Problem: Water Running Off Instead of Soaking In

Causes: - Compacted soil - Dry soil (hydrophobic) - Sloped bed - Watering too fast

Solutions: - Aerate soil (fork or till lightly) - Water in short cycles (10 min on, 10 min off) - Use soaker hoses (slow application) - Build berms to hold water on slopes - Add organic matter

Problem: High Water Bill

Causes: - Leaks - Inefficient watering - Overwatering - Old fixtures

Solutions: - Fix all leaks - Install drip irrigation - Water only when needed - Mulch heavily - Collect rainwater

Irrigation for Specific Crops

Tomatoes

Needs: Consistent moisture, 1-2 inches/week

Best Method: Drip irrigation or soaker hose

Schedule: - Spring: 1-2 times/week - Summer fruiting: 3-4 times/week - Never: Let soil dry completely, then flood (causes blossom end rot)

Lettuce & Greens

Needs: Consistent moisture, shallow roots

Best Method: Drip or sprinkler

Schedule: 2-3 times/week, more in heat

Note: Mulch heavily to keep roots cool

Beans

Needs: Moderate water, drought-tolerant once established

Best Method: Drip or soaker

Schedule: 1-2 times/week

Critical: Water during flowering and pod set

Root Crops (carrots, beets)

Needs: Even moisture for smooth roots

Best Method: Drip or soaker

Schedule: 1-2 times/week

Note: Inconsistent water causes splitting or woody texture

Corn

Needs: Heavy water during silking and grain fill

Best Method: Soaker hose or sprinkler (rows)
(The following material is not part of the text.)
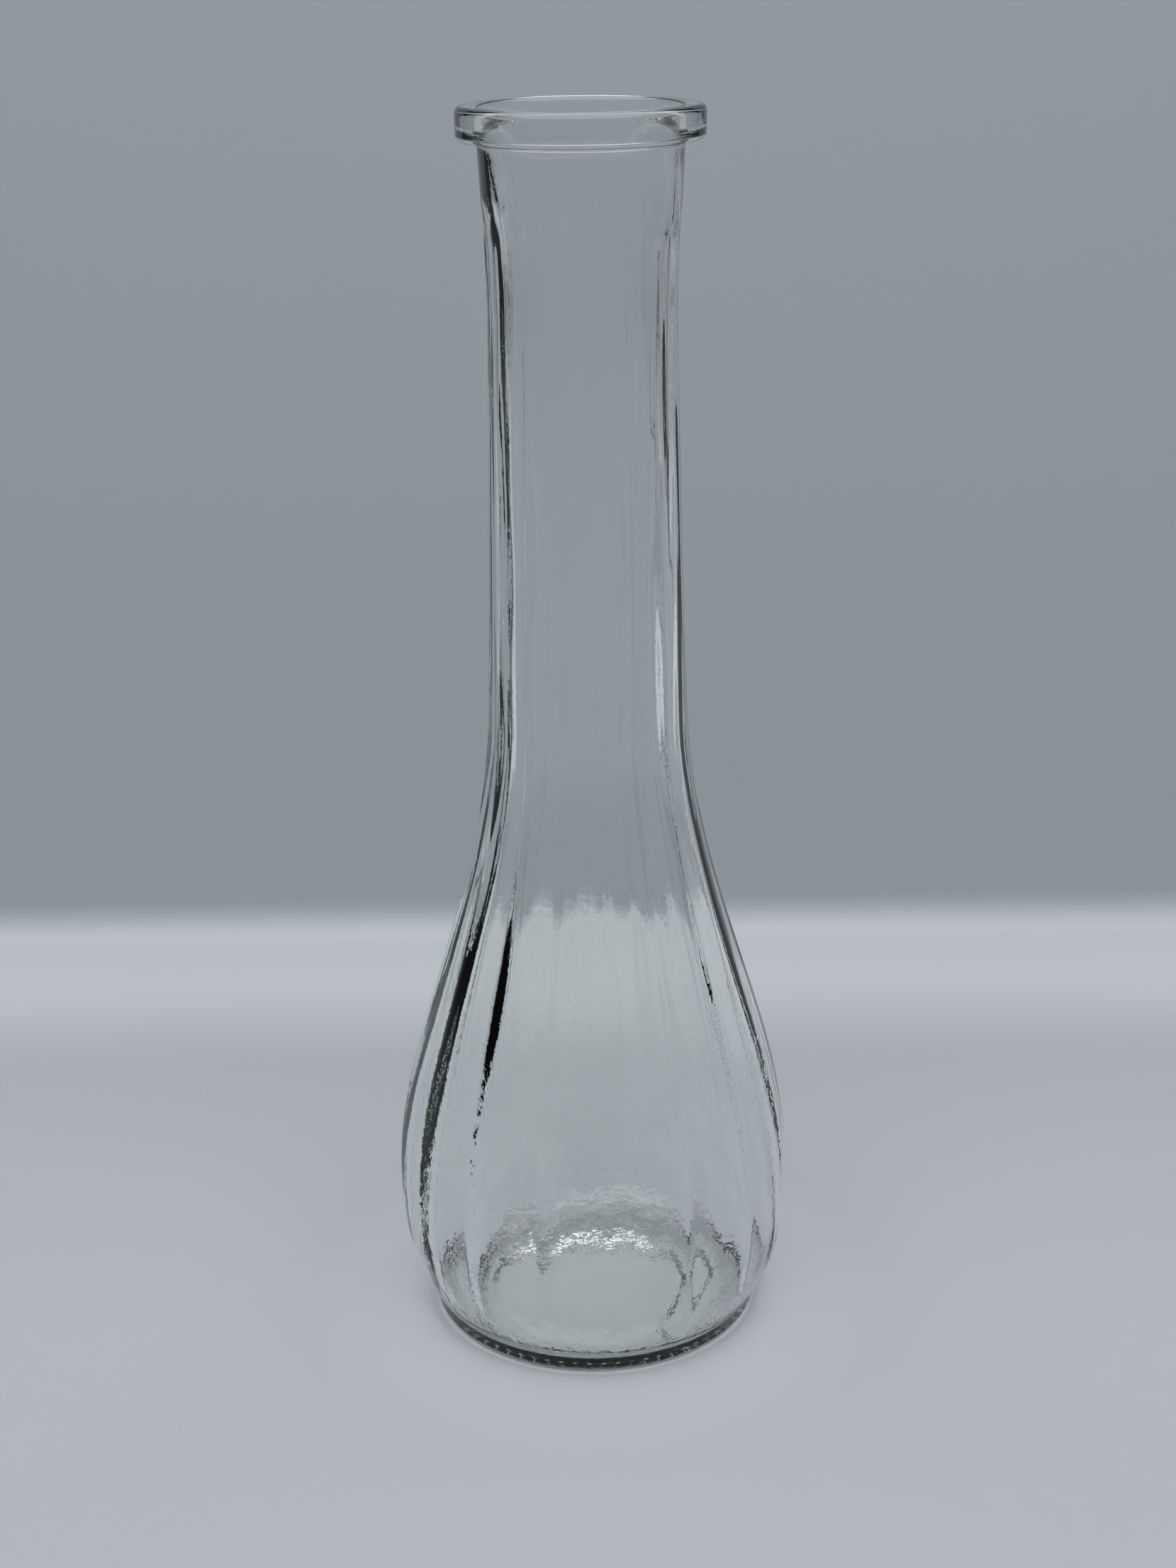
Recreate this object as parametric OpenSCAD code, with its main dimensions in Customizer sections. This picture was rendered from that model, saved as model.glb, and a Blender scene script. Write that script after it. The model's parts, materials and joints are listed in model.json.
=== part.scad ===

Schedule: 2-3 times/week, more during tasseling

Critical: 2 weeks before and after silking = most important

Peppers

Needs: Moderate water, can handle some drought

Best Method: Drip

Schedule: 1-2 times/week

Note: Slight stress can increase heat in hot peppers

The Bottom Line

Efficient irrigation is about matching the right method to your garden, watering at the right time, and using techniques that conserve water.

For most West Virginia homesteaders: - Best investment: Drip irrigation or soaker hoses - Best practice: Heavy mulching - Best time: Early morning - Best rule: Deep, infrequent watering

Start simple. A couple soaker hoses and good mulch will handle most gardens. Add automation and complexity as needed.

Your plants—and your water bill—will thank you.

Tip: Keep a simple log: date, how long you watered, rainfall. After one season, you'll know exactly what your garden needs. Knowledge beats guesswork every time.

Happy watering, neighbor. Let's grow something.